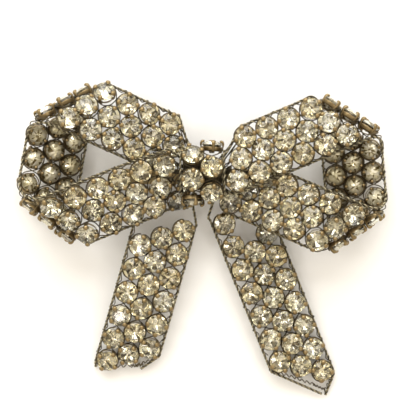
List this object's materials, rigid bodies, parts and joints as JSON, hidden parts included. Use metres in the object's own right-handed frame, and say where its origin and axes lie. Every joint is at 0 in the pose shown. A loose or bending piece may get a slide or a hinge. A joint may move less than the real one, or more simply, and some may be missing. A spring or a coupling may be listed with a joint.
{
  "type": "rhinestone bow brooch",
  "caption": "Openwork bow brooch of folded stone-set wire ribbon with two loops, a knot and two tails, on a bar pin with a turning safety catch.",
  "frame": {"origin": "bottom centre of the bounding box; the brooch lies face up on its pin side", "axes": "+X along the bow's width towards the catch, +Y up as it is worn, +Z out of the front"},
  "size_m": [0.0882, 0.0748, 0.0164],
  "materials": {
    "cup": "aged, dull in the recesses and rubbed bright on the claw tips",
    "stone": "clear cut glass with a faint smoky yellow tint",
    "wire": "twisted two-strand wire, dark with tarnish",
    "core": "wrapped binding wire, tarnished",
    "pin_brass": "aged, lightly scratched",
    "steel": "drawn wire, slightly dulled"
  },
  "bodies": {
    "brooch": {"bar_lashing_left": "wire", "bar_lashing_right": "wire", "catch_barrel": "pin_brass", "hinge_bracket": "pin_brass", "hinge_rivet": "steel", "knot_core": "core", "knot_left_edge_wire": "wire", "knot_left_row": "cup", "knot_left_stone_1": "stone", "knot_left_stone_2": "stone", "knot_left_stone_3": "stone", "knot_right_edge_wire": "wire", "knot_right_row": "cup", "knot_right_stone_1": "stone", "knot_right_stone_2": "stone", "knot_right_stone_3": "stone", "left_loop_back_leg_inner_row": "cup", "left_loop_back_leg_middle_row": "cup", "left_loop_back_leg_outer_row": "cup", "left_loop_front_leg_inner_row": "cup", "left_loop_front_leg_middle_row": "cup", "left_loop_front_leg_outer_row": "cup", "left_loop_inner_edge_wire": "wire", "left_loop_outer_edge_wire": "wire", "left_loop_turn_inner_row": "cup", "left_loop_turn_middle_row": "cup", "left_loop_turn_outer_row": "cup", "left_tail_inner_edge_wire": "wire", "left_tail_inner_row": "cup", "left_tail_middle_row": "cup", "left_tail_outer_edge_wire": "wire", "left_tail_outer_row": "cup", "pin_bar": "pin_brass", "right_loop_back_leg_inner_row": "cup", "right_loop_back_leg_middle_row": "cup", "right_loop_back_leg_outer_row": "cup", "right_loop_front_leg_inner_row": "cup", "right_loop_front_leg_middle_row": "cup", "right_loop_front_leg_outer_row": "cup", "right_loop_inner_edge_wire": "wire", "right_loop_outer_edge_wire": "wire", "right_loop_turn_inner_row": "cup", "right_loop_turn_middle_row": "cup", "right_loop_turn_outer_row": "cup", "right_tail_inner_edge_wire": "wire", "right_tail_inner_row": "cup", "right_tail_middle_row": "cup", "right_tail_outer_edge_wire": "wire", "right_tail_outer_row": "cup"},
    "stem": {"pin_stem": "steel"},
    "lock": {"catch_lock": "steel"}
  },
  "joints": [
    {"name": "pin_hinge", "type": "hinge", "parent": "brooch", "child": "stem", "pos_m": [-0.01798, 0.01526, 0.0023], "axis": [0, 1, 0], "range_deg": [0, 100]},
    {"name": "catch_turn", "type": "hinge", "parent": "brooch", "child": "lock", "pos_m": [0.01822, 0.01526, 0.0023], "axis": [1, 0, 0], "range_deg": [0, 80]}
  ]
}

==================================================

*Task brief*.
Show the lines of the data that hold the word "origin".

*Correct result*.
List this object's materials, rigid bodies, parts and joints as JSON, hidden parts included. Use metres in the object's own right-handed frame, and say where its origin and axes lie. Every joint is at 0 in the pose shown. A loose or bending piece may get a slide or a hinge. A joint may move less than the real one, or more simply, and some may be missing. A spring or a coupling may be listed with a joint.
  "frame": {"origin": "bottom centre of the bounding box; the brooch lies face up on its pin side", "axes": "+X along the bow's width towards the catch, +Y up as it is worn, +Z out of the front"},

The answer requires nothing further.